***** DATASET EXCERPT *****

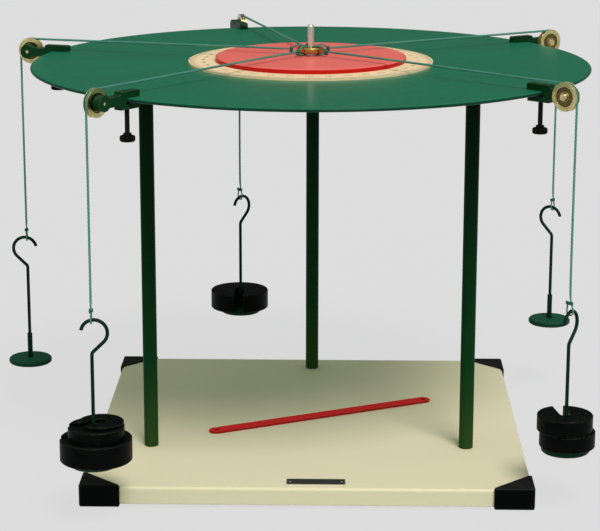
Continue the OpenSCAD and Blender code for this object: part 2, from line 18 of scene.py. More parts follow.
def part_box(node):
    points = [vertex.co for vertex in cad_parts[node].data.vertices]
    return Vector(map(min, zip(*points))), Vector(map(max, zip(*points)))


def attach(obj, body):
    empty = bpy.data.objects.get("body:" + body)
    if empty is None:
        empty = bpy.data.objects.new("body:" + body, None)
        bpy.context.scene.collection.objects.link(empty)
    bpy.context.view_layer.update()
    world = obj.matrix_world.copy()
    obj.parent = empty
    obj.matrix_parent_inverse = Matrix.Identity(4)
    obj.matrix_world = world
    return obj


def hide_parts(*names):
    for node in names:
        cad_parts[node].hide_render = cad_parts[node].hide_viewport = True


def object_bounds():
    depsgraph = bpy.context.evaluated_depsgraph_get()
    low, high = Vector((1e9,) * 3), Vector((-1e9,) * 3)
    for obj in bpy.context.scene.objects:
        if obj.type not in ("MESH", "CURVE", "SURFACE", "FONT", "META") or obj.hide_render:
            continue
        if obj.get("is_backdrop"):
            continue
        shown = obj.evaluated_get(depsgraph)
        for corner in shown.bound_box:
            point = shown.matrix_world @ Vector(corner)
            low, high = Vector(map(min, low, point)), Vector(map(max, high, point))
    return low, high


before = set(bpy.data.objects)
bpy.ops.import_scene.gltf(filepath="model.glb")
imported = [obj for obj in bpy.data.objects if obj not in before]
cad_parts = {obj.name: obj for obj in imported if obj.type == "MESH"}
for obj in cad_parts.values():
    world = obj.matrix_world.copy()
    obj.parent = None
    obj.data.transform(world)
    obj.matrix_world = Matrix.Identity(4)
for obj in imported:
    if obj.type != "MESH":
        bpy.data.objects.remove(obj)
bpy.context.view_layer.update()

*****

● **EXERCISE DESCRIPTION**: Extract each line of the listing above, copying it word for word.

● **REPLY**:
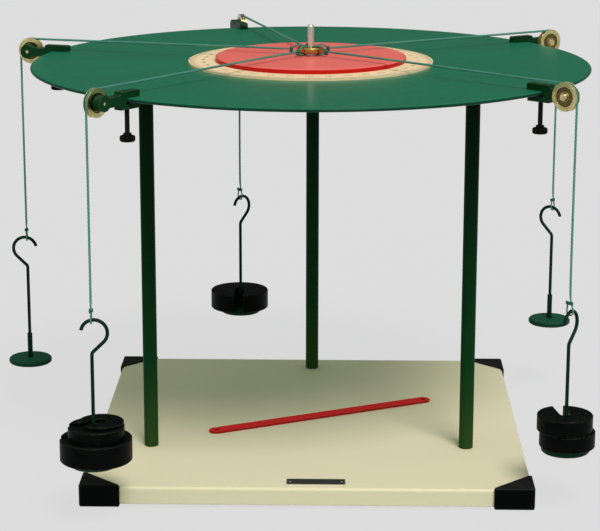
Continue the OpenSCAD and Blender code for this object: part 2, from line 18 of scene.py. More parts follow.
def part_box(node):
    points = [vertex.co for vertex in cad_parts[node].data.vertices]
    return Vector(map(min, zip(*points))), Vector(map(max, zip(*points)))


def attach(obj, body):
    empty = bpy.data.objects.get("body:" + body)
    if empty is None:
        empty = bpy.data.objects.new("body:" + body, None)
        bpy.context.scene.collection.objects.link(empty)
    bpy.context.view_layer.update()
    world = obj.matrix_world.copy()
    obj.parent = empty
    obj.matrix_parent_inverse = Matrix.Identity(4)
    obj.matrix_world = world
    return obj


def hide_parts(*names):
    for node in names:
        cad_parts[node].hide_render = cad_parts[node].hide_viewport = True


def object_bounds():
    depsgraph = bpy.context.evaluated_depsgraph_get()
    low, high = Vector((1e9,) * 3), Vector((-1e9,) * 3)
    for obj in bpy.context.scene.objects:
        if obj.type not in ("MESH", "CURVE", "SURFACE", "FONT", "META") or obj.hide_render:
            continue
        if obj.get("is_backdrop"):
            continue
        shown = obj.evaluated_get(depsgraph)
        for corner in shown.bound_box:
            point = shown.matrix_world @ Vector(corner)
            low, high = Vector(map(min, low, point)), Vector(map(max, high, point))
    return low, high


before = set(bpy.data.objects)
bpy.ops.import_scene.gltf(filepath="model.glb")
imported = [obj for obj in bpy.data.objects if obj not in before]
cad_parts = {obj.name: obj for obj in imported if obj.type == "MESH"}
for obj in cad_parts.values():
    world = obj.matrix_world.copy()
    obj.parent = None
    obj.data.transform(world)
    obj.matrix_world = Matrix.Identity(4)
for obj in imported:
    if obj.type != "MESH":
        bpy.data.objects.remove(obj)
bpy.context.view_layer.update()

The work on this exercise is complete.